Ресурсы в гуманистическом вероисповедании черпаются из скрытых и безграничных резервов человеческого организма. Трудно представить, что мы превышаем лимит отведенной нам дружбы, заводя нового друга, или лишаем мужества другого, проявив свое. Символические блага,[7] как и экономические, в цифровую эпоху имеют образ открытого ресурса. Поэтому признание блага (например, таланта или усердия) у одного не отнимает его у других. «Теперь нам принадлежит основное богатство общества наш собственный мозг. И власть приравнивается к свободе И сегодня власть это контроль над самым ценным из всех природных ресурсов: над человеческим разумом. Чем мы неповторимее, тем лучше. По мере использования вы развиваете свои знания, а не амортизируете их подобно материальным ресурсам, более того, знания мобильны», проповедуют ценности фанк-экономики два задиристых профессора из Стокгольмской школы экономики, Кьелл А. Нордстрем и Йонас Риддерстале.[8]
Образ ограниченности/неограниченности благ, в том числе символических, имеет прямое влияние на характер канона лаудации, на то, насколько похвала правомерна, безопасна и необходима обществу.

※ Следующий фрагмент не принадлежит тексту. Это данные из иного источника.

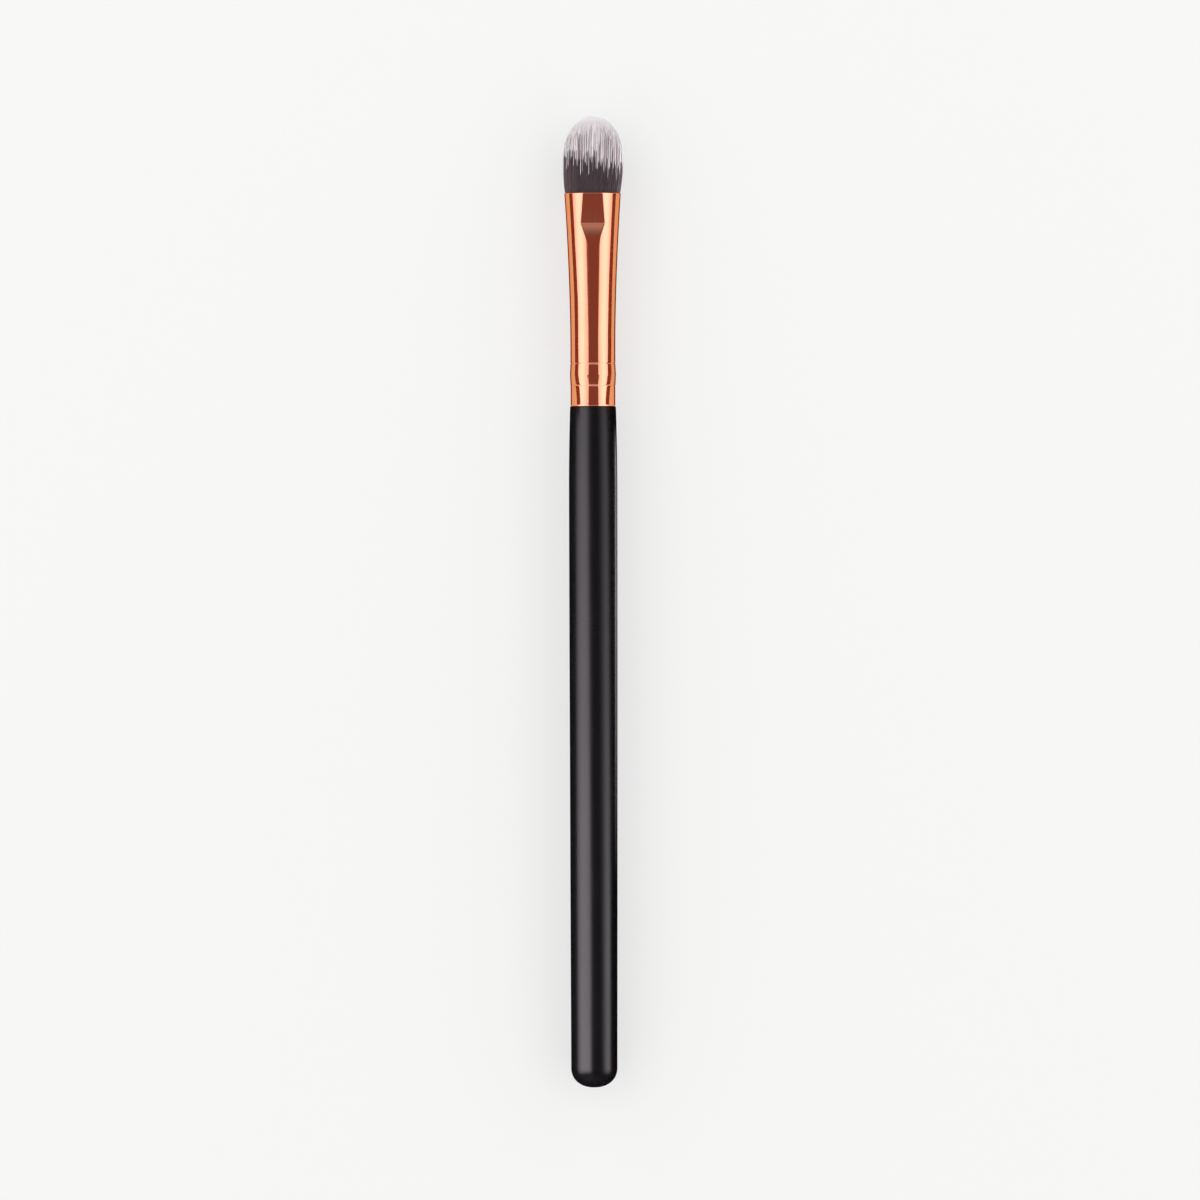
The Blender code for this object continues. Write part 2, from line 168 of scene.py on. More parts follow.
# Stations of one filament: two in the ferrule and one over its mouth, then shares of its free length
FIXED_STATIONS = (-FILAMENT_START, -0.0003, 0.00025)
FREE_SHARES = (0.1, 0.26, 0.46, 0.68, 0.9, 1.0)
FILAMENT_STATIONS = len(FIXED_STATIONS) + len(FREE_SHARES)

# Half width and half thickness of the free tuft at heights above the mouth
TUFT_SECTIONS = (
    (0.0009, 0.00508, 0.00455),
    (0.0023, 0.00523, 0.0046),
    (FULLEST_HEIGHT, TUFT_HALF_WIDTH, TUFT_HALF_THICKNESS),
    (0.0138, TUFT_HALF_WIDTH, TIP_HALF_THICKNESS),
)


def deselect_everything():
    if bpy.context.mode != "OBJECT":
        bpy.ops.object.mode_set(mode="OBJECT")
    bpy.ops.object.select_all(action="DESELECT")


def take_new_piece(name):
    """Names the object that a primitive has just added."""
    piece = bpy.context.object
    piece.name = name
    piece.data.name = name
    return piece


def select_faces(piece, wanted):
    """Enters edit mode with only the faces selected that pass a test."""
    bpy.ops.object.mode_set(mode="OBJECT")
    bpy.context.tool_settings.mesh_select_mode = (False, False, True)
    for parts in (piece.data.vertices, piece.data.edges, piece.data.polygons):
        parts.foreach_set("select", [False] * len(parts))
    for face in piece.data.polygons:
        face.select = wanted(face)
    bpy.ops.object.mode_set(mode="EDIT")


def extrude_along_axis(profile):
    """Extrudes what is selected along the brush's axis, from one (height, radius) to the next."""
    for (height, radius), (next_height, next_radius) in zip(profile, profile[1:]):
        bpy.ops.mesh.extrude_region_move(TRANSFORM_OT_translate={"value": (0, next_height - height, 0)})
        share = next_radius / radius
        bpy.ops.transform.resize(
            value=(share, 1, share), center_override=(0, next_height, AXIS_HEIGHT)
        )


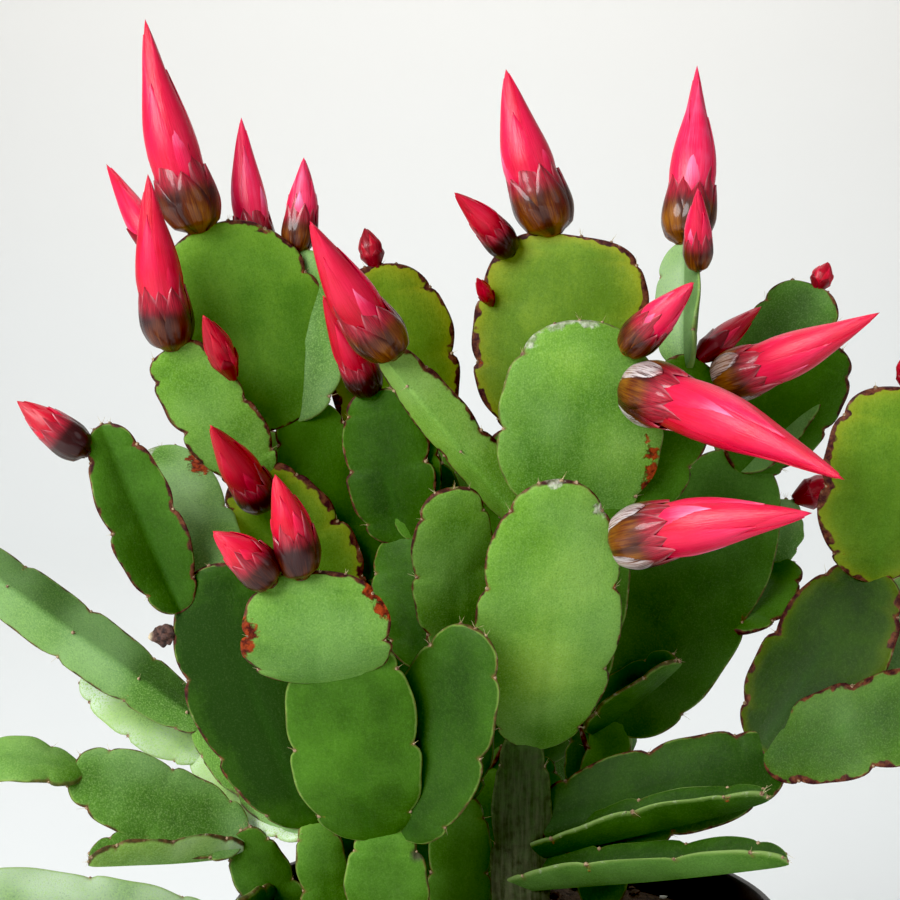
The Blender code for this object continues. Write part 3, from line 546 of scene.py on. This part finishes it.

Социальная стабильность/мобильность (или о том, что принято называть «традиционалистскими» и «модерными» типами обществ)Еще одной системой координат, помогающей определить конвенции лаудации в культуре, является шкала социальной стабильности/мобильности. В «модерных» обществах перемещения индивидуума или группы в социальной иерархии возможны и даже поощряемы (идея self-made персоны). «Традиционалистские» общества с устойчивой социальной структурой не предполагают инициативных перемещений. Но и «модерные», и «традиционалистские» общества имеют внутренние гироскопы, стабилизирующие их динамическое состояние. При сравнении английского, ятмульского и балийского «этосов» антрополог Грегори Бейтсон заметил поразившую его несхизмогенность[9] балийского общества. Им было выдвинуто предположение, что социальный схизмогенез, динамичность и соревновательность отнюдь не являются общечеловеческой социальной нормой. Есть культуры, в которых эти черты стремятся к минимуму или успешно компенсируются. Жизненные устремления балийцев, по мнению Бейтсона, направлены на сохранение равновесия, что составляет главный сюжет искусства и фольклора.[10]